Avec Isabelle Moret, le parti se rendra sympathique auprès des femmes, mais la Vaudoise, si elle se révélera sans peine meilleure que Guy Parmelin, devra trouver ses marques avec plus de sérénité qu’elle n’en a démontré dans la campagne.

Maudet: l’homme d’Etat

Une évidence s’impose: Pierre Maudet surclasse ses concurrents issus du sérail. Avec lui, on sait déjà ce que l’on a: un homme d’Etat aux compétences reconnues. Le ministre genevois est en charge de la sécurité et de l’économie, les deux secteurs qui préoccupent le plus les gens, et où le PLR se doit de marquer sa différence avec l’UDC. Le capitaine Maudet sait à la fois faire preuve de fermeté et d’ouverture. Il incarne une figure libérale de responsabilité, il est de la lignée des radicaux qui ont marqué notre histoire.

Même sur la question frontalière ou celle du dumping salarial, si importantes pour le Tessin, il a plus d’épaisseur et de créativité politique que Ignazio Cassis.
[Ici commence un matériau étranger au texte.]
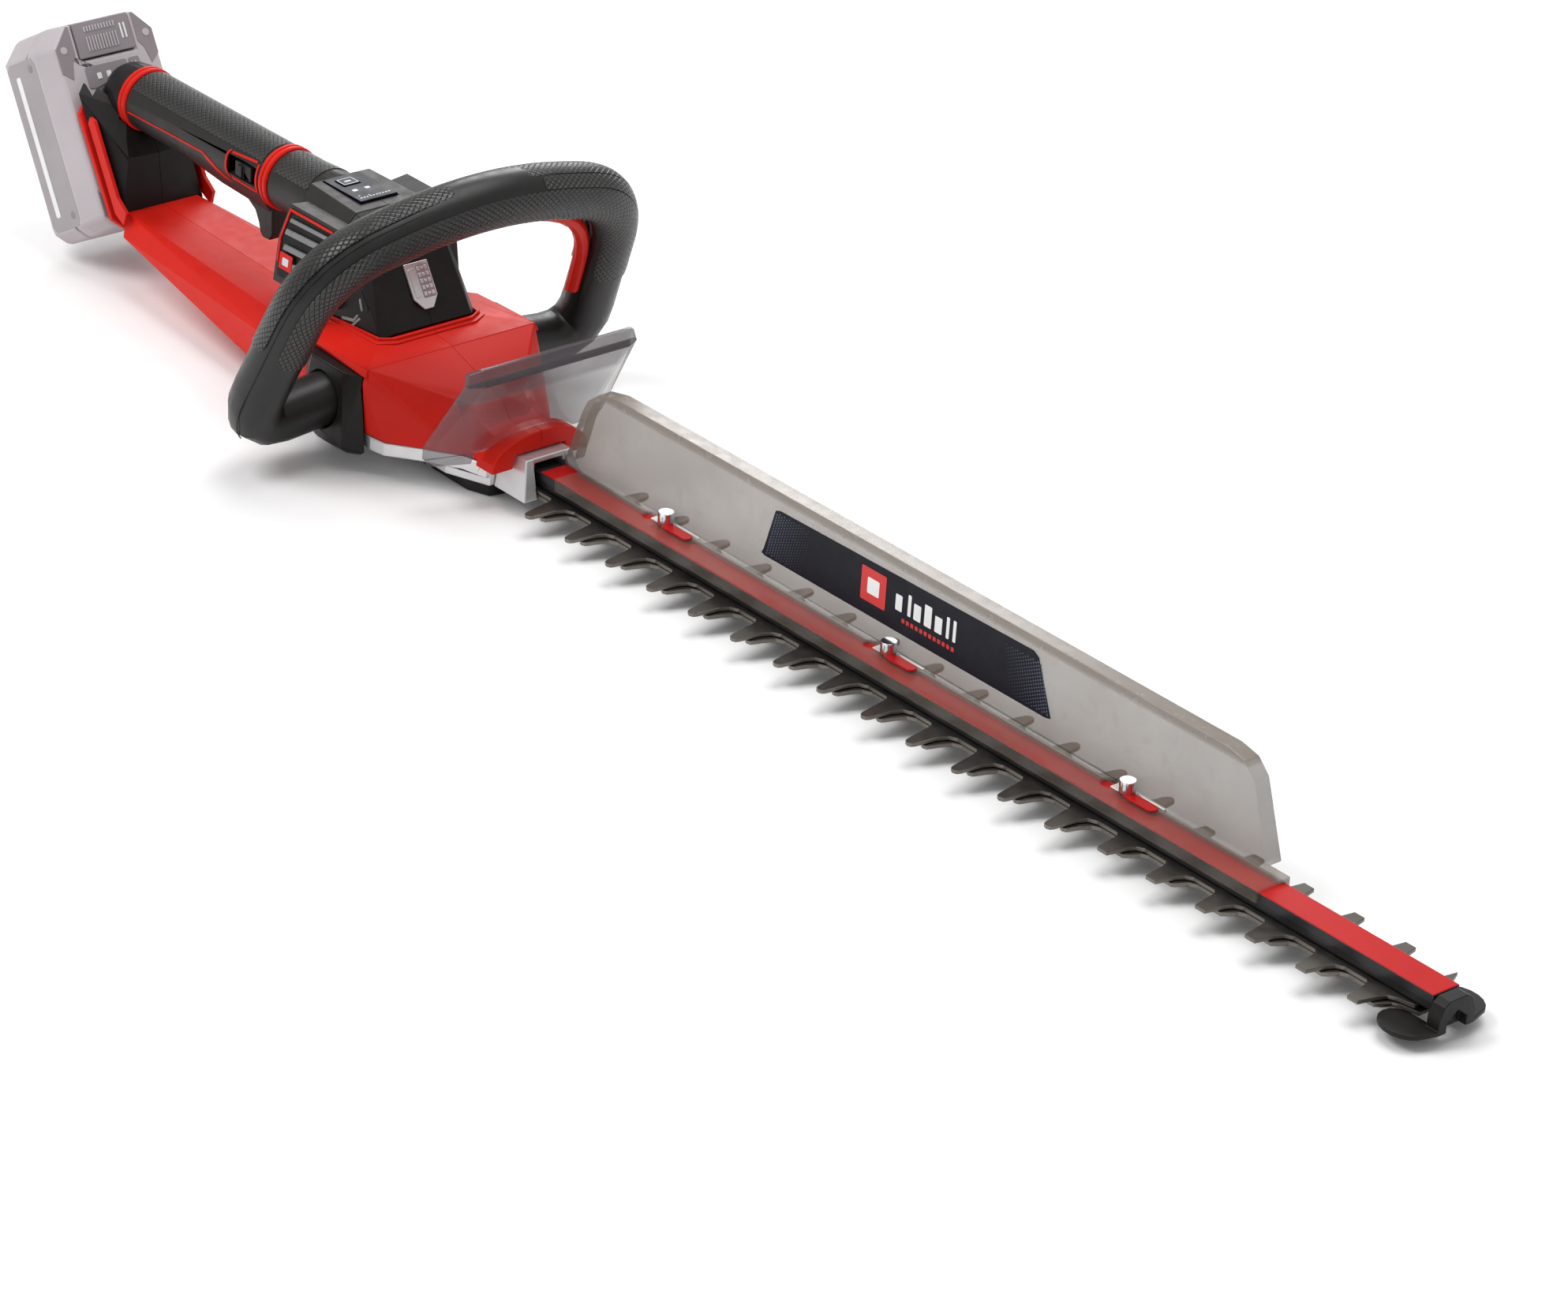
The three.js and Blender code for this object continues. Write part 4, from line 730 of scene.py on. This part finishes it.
for name, outlines, level, thick, material, body, slot in (
    ("latch_ribs", ribs, latch_level - PLATE_SINK, 0.8, battery_grey, "battery_latch", "grey_latch"),
    ("latch_bars", latch_bars, latch_level - PLATE_SINK, 0.5, battery_pale, "battery_latch", "grey_latch"),
    ("charge_window", window, face_level - 0.2, 0.7, battery_dark, "battery", "grey_shell"),
    ("charge_lamps", lamps, face_level + 0.45, 0.35, battery_pale, "battery", "grey_shell"),
):
    raise_plates(name, outlines, ACROSS, RAIL_UP, level, thick, material, body)

corner_guards = [
    [(21.5, 81.2), (23, 81.2), (33.3, 69.6), (33.3, 55), (27, 50), (24.5, 60), (21.5, 64)],
    [(26.5, -35.6), (33, -29), (33, -14), (29.5, -18), (26.5, -26)],
]
# Outline of the side panel that carries the painted shade on each side of the battery.
shaded_side_outline = [(53, -26), (53, 67), (50, 70), (25, 70), (22, 66), (22, -26), (25, -30), (50, -30)]
mount_tongue = [(3.0, 24), (6.4, 27), (9.8, 24), (10.4, -22), (15, -32), (9, -38), (3.6, -30)]
for side, hand in HANDS:
    lengthwise = np.array(RAIL_OUT) * -side
    zero = float(np.dot(lengthwise, RAIL_ORIGIN))
    guards = [[(side * a, RAIL_ZERO + b) for a, b in guard] for guard in corner_guards]
    screws = [rounded_outline(side * 28.4, RAIL_ZERO + 68.0, 4.4, 4.4, 2.1)]
    panel = [[(zero + side * a, RAIL_ZERO + b) for a, b in shaded_side_outline]]
    strip = [rounded_outline(zero + side * 43, RAIL_ZERO + 20, 4.6, 84, 1.6)]
    dots = [rounded_outline(zero + side * 28, RAIL_ZERO + rise, 4.4, 4.4, 2.1) for rise in (64, -23)]
    for part, outlines, along, level, thick, material in (
        ("guard", guards, ACROSS, face_level - 3.2, 3.5, battery_dark),
        ("screws", screws, ACROSS, face_level + 0.2, 0.4, battery_grey),
        ("panel", panel, lengthwise, SIDE_LEVEL, 0.5, battery_side_shade),
        ("strip", strip, lengthwise, TRIM_LEVEL, 0.5, battery_pale),
        ("dots", dots, lengthwise, TRIM_LEVEL, 0.3, battery_dark),
    ):
        raise_plates(
            f"battery_{part}_{hand}", outlines, along, RAIL_UP, level, thick, material, "battery",
        )
    # A red tongue runs down each side of the mount and into the red bar below it.
    tongue = [[(zero - side * a, RAIL_ZERO + b) for a, b in mount_tongue]]
    raise_plates(
        f"mount_tongue_{hand}", tongue, lengthwise, RAIL_UP, TONGUE_LEVEL, 2.4, red_nylon, "housing",
    )

# ---------------------------------------------------------------- front loop handle and its bosses
# A steel loop in a soft black rubber cover stands across the tool between two black nylon bosses. A
# red bar inside it is the second switch.
soft_cover = finish_material("soft_cover", (0.01, 0.0092, 0.0088), 0.38, blotch=0.12, dust=0.004, shine=0.4)
dress("side_boss_right", black_nylon, 1.2)
dress("side_boss_left", black_nylon, 1.2)
dress("loop_handle", soft_cover, 0.5)
dress("switch_bail", red_nylon, 0.8)

LOOP_X, LOOP_Z, LOOP_LEAN, LOOP_RADIUS = -51.0, 34.5, 0.41, 15.0
LOOP_CORNERS = np.array([(59.0, 0.0), (116.5, -9.0), (102.0, 109.0), (0.0, 137.0)])
KNEE_BEND, SHOULDER_BEND = 30, 36


def loop_line():
    """The loop's middle line: straight legs, joined at each corner by a quadratic bend, then mirrored."""
    def bend(start, corner, end):
        share = np.linspace(0, 1, 60)[:, None]
        return (1 - share) ** 2 * start + 2 * share * (1 - share) * corner + share**2 * end

    def toward(start, end, distance):
        return start + (end - start) * distance / np.linalg.norm(end - start)

    foot, knee, shoulder, crest = LOOP_CORNERS
    crest_in = crest + (shoulder - crest) * 0.55
    half = np.concatenate([
        np.linspace(foot, toward(knee, foot, KNEE_BEND), 20, endpoint=False),
        bend(toward(knee, foot, KNEE_BEND), knee, toward(knee, shoulder, KNEE_BEND)),
        bend(toward(shoulder, knee, SHOULDER_BEND), shoulder, toward(shoulder, crest, SHOULDER_BEND)),
        bend(crest_in, crest, crest_in * [-1, 1])[:30],
    ])
    flat = np.concatenate([half * [-1, 1], half[::-1]])
    across, rise = flat.T
    line = np.stack([LOOP_X + rise * math.sin(LOOP_LEAN), across, LOOP_Z + rise * math.cos(LOOP_LEAN)], 1)
    step = np.linalg.norm(np.diff(line, axis=0), axis=1)
    keep = np.concatenate([[True], step > 1e-6])
    line = line[keep]
    run = np.concatenate([[0], np.cumsum(np.linalg.norm(np.diff(line, axis=0), axis=1))])
    return line, run


loop_middle, loop_run = loop_line()
LOOP_LENGTH = loop_run[-1]
FORWARD = np.array([math.cos(LOOP_LEAN), 0, -math.sin(LOOP_LEAN)])


def on_loop(lengthwise, around):
    """Round tube: middle line + R (cos a * outward + sin a * forward), a = around / R."""
    def line_at(run):
        return np.stack([np.interp(run, loop_run, loop_middle[:, k]) for k in range(3)], -1)

    ahead = line_at(lengthwise + 1.5) - line_at(lengthwise - 1.5)
    ahead = ahead / np.linalg.norm(ahead, axis=-1, keepdims=True)
    outward = np.cross(FORWARD, ahead)
    turn = (around / LOOP_RADIUS)[..., None]
    out = np.cos(turn) * outward + np.sin(turn) * FORWARD
    return line_at(lengthwise) + LOOP_RADIUS * out, out


def loop_patch(name, reach, turns, thick, material, lengthways=170, columns=26):
    """A patch of the cover between two shares of the loop's length and two turns, ends rounded off."""
    along, over = grid(lengthways, columns)
    low, high = np.radians(turns[0]) * LOOP_RADIUS, np.radians(turns[1]) * LOOP_RADIUS
    middle, half = (low + high) / 2, (high - low) / 2
    end_gap = np.minimum(along, 1 - along) * (reach[1] - reach[0]) * LOOP_LENGTH
    taper = np.sqrt(np.clip(1 - (1 - np.clip(end_gap / 9, 0, 1)) ** 2, 0.02, 1)) * 0.35 + 0.65
    lengthwise = (reach[0] + along * (reach[1] - reach[0])) * LOOP_LENGTH
    around = middle + (2 * over - 1) * half * taper
    return lay_skin(name, on_loop, lengthwise, around, thick, material, "housing")


loop_patch("loop_scales_back", (0.20, 0.80), (-158, 10), 0.85, scale_rubber, 260, 40)
loop_patch("loop_scales_front", (0.20, 0.80), (44, 140), 0.85, scale_rubber, 260, 26)
loop_patch("loop_scales_far", (0.56, 0.80), (12, 42), 0.8, scale_rubber, 90, 12)
seam_black = finish_material("seam_black", (0.004, 0.004, 0.004), 0.6, blotch=0.1)
loop_patch("loop_seam", (0.10, 0.55), (19.0, 20.8), 0.3, seam_black, 220, 3)

# ---------------------------------------------------------------- hand shield and cuttings collector
# Both are moulded in smoke-tinted clear polycarbonate, about two millimetres thick. The shield stands
# on the shell in front of the loop, and the collector is clipped beside the bar with three studs.
RIM_COVER = 0.22
THICK_ABOVE = (26.2 * MM, 27.4 * MM)
THICK_BESIDE = (3.6 * MM, 5.0 * MM)
RIM_ABOVE = (70.6 * MM, 71.6 * MM)


def smoke_material(name, colour, gloss, cover_low, cover_high):
    """Smoke-tinted clear plastic: each wall hides a share of what is behind it, the tint uneven.

    The share is cover_low where z is below THICK_ABOVE and y is below THICK_BESIDE, and cover_high
    past either of them. RIM_COVER is added in the rim, above RIM_ABOVE.
    """
    material = finish_material(name, colour, gloss, blotch=0.05, depth=0.01, dust=0.01)
    tree = material.node_tree
    shader = tree.nodes["Principled BSDF"]
    place = tree.nodes["Texture Coordinate"].outputs["Object"]
    split = tree.nodes.new("ShaderNodeSeparateXYZ")
    shader_link(tree, place, split.inputs[0])
    above = ramp(tree, split.outputs["Z"], *THICK_ABOVE, cover_low, cover_high)
    beside = ramp(tree, split.outputs["Y"], *THICK_BESIDE, cover_low, cover_high)
    rim = ramp(tree, split.outputs["Z"], *RIM_ABOVE, 0.0, RIM_COVER)
    uneven = spread(tree, noise_node(tree, place, 30.0, 2.0), -0.02, 0.02)
    cover = calculate(tree, "MAXIMUM", above, beside)
    cover = calculate(tree, "ADD", cover, uneven)
    cover = calculate(tree, "ADD", cover, rim)
    shader_link(tree, cover, shader.inputs["Alpha"])
    return material


smoke_shield = smoke_material("smoke_shield", (0.1, 0.084, 0.094), 0.2, 0.4, 0.4)
smoke_collector = smoke_material("smoke_collector", (0.21, 0.172, 0.14), 0.24, 0.17, 0.52)
dress("hand_shield", smoke_shield, 0.8)
dress("collector", smoke_collector, 0.8)
chrome = finish_material("chrome", (0.75, 0.75, 0.76), 0.08, metallic=1.0, blotch=0.05, depth=0.005)
for number in range(1, 4):
    dress(f"collector_stud_{number}", chrome, 0.3)

# Each stud stands on a bent steel clip beside a red oval boss on the lip.
STUD_PLACES = (159.4, 337.2, 513.8)
CLIP_LEVEL, BOSS_LEVEL = 26.05, 25.7
for number, stud_x in enumerate(STUD_PLACES, start=1):
    clip = [
        rounded_outline(stud_x - 1.5, 4.4, 15.0, 6.4, 0.8),
        rounded_outline(stud_x + 14.0, 7.4, 20.0, 1.6, 0.5),
    ]
    raise_plates(
        f"stud_clip_{number}", clip, ALONG, ACROSS, CLIP_LEVEL, 0.3, zinc_plate, "collector"
    )
    boss = [rounded_outline(stud_x + 12.0, 2.6, 21.0, 6.6, 3.2)]
    raise_plates(
        f"lip_boss_{number}", boss, ALONG, ACROSS, BOSS_LEVEL, 1.1, red_gloss, "collector"
    )

# The collector's wall carries a navy film label with a plain square mark and fading rows of dots.
label_navy = finish_material("label_navy", (0.002, 0.003, 0.009), 0.42, blotch=0.06, dust=0.0, shine=0.2)
label_dot = finish_material("label_dot", (0.06, 0.08, 0.13), 0.4, blotch=0.05)
label_red = finish_material("label_red", (0.62, 0.012, 0.01), 0.35, blotch=0.04)
label_white = finish_material("label_white", (0.85, 0.85, 0.85), 0.4, blotch=0.03)
WALL_FACE = -9.6
label_outline = [
    (239.5, 65), (232, 40), (230.5, 37.5), (233, 36.6), (448, 36.4), (452, 37.4), (450.8, 40),
    (440, 66.6), (436, 68.8), (243, 66.2),
]
DOT_STEP, ROW_STEP, ROW_SHIFT = 1.9, 1.75, 0.87
FIRST_DOT, DOT_LOSS, LEAST_DOT = 1.25, 0.065, 0.3
label_dots = []
for step in range(18):
    for row in range(16):
        size = FIRST_DOT - DOT_LOSS * step
        height = 38.6 + ROW_STEP * row + ROW_SHIFT * (step % 2)
        near = 234.6 + 0.25 * (height - 38) + DOT_STEP * step
        far = 449.6 - 0.3 * (height - 38) - DOT_STEP * step
        if size > LEAST_DOT and height < 64.5:
            label_dots.append(rounded_outline(near, height, size, size, size * 0.45)[::4])
            label_dots.append(rounded_outline(far, height, size, size, size * 0.45)[::4])
word_bars = [
    (337, 5.0, 9), (345, 2.4, 12), (351, 5.4, 9), (359, 5.4, 12), (367, 5.4, 9), (374, 2.2, 12),
    (379, 2.2, 12),
]
word = [rounded_outline(x, 51.6 + tall / 2 - 3, wide, tall, 0.6) for x, wide, tall in word_bars]
dashes = [rounded_outline(341 + 3.4 * step, 44.4, 2.2, 2.4, 0.4) for step in range(12)]
label_layers = (
    ("film", [label_outline], 0.0, 0.3, label_navy),
    ("dots", label_dots, 0.25, 0.12, label_dot),
    ("square", [rounded_outline(317.5, 53.6, 19, 19, 0.8)], 0.28, 0.25, label_red),
    ("mark", [rounded_outline(317.5, 53.6, 9, 9, 0.8)], 0.5, 0.12, label_white),
    ("word", word, 0.28, 0.15, label_white),
    ("line", dashes, 0.28, 0.15, label_red),
)
for part, outlines, offset, thick, material in label_layers:
    raise_plates(
        f"label_{part}", outlines, ALONG, UPWARD, WALL_FACE - PRINT_SINK + offset, thick, material,
        "collector",
    )

# ---------------------------------------------------------------- studio
# The tool stands on a plain pale floor with a pale surround. Three square soft lights stand to the
# right, overhead and behind on the left, and the camera looks down from the front right.
FLOOR_HALF = 6.0
floor_mesh = bpy.data.meshes.new("floor")
floor_corners = [(x * FLOOR_HALF, y * FLOOR_HALF, 0) for x, y in ((-1, -1), (1, -1), (1, 1), (-1, 1))]
floor_mesh.from_pydata(floor_corners, [], [(0, 1, 2, 3)])
floor = bpy.data.objects.new("floor", floor_mesh)
bpy.context.scene.collection.objects.link(floor)
floor_white = finish_material("floor_white", (0.93, 0.93, 0.93), 0.8, blotch=0.01, dust=0.0)
floor_mesh.materials.append(floor_white)

world = bpy.data.worlds.new("surround")
world.use_nodes = True
world.node_tree.nodes["Background"].inputs["Color"].default_value = (1, 1, 1, 1)
world.node_tree.nodes["Background"].inputs["Strength"].default_value = 0.5
bpy.context.scene.world = world


def soft_light(name, place, aim, size, power):
    """A square area light at a place, turned towards a point."""
    lamp = bpy.data.lights.new(name, "AREA")
    lamp.size = size
    lamp.energy = power
    lit = bpy.data.objects.new(name, lamp)
    bpy.context.scene.collection.objects.link(lit)
    aim_line = np.array(aim, float) - np.array(place, float)
    back = -aim_line / np.linalg.norm(aim_line)
    right = np.cross((0, 0, 1.0), back)
    right = right / np.linalg.norm(right) if np.linalg.norm(right) > 1e-6 else np.array((1.0, 0, 0))
    up = np.cross(back, right)
    pose = np.eye(4)
    pose[:3, 0], pose[:3, 1], pose[:3, 2], pose[:3, 3] = right, up, back, place
    lit.matrix_world = Matrix(pose.tolist())
    return lit


soft_light("key", (-0.6, -1.4, 2.2), (0, 0, 0.05), 1.2, 34)
soft_light("overhead", (0.2, 0.6, 2.4), (0.1, 0, 0), 1.6, 30)
soft_light("rim", (-1.6, 1.6, 1.2), (0, 0, 0.05), 1.0, 18)

CAMERA_PLACE = (2.2781, -1.8352, 1.3977)
CAMERA_RIGHT = (0.64821, 0.75893, 0.06209)
CAMERA_UP = (-0.38355, 0.25498, 0.88762)
CAMERA_BACK = (0.65781, -0.59918, 0.45637)
lens = bpy.data.cameras.new("camera")
lens.lens = 135.98
lens.sensor_width = 36.0
lens.sensor_fit = "HORIZONTAL"
lens.clip_end = 50
camera = bpy.data.objects.new("camera", lens)
bpy.context.scene.collection.objects.link(camera)
camera_pose = np.eye(4)
camera_pose[:3, 0], camera_pose[:3, 1] = CAMERA_RIGHT, CAMERA_UP
camera_pose[:3, 2], camera_pose[:3, 3] = CAMERA_BACK, CAMERA_PLACE
camera.matrix_world = Matrix(camera_pose.tolist())
bpy.context.scene.camera = camera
Au Conseil fédéral, on ne peut plus se permettre de choisir les moins bons du ticket sous prétexte qu’ils ne feront pas d’ombre aux autres partis. Ce minable jeu de marketing politicien est indigne de la responsabilité qui incombe aux grands électeurs de l’Assemblée fédérale.

La logique du plus petit dénominateur commum qui s’est installée depuis quelques années au Palais fédéral plonge lentement la Suisse dans l’inefficacité et la pusillanimité. Choisir Pierre Maudet sonnerait l’heure d’un brillant réveil.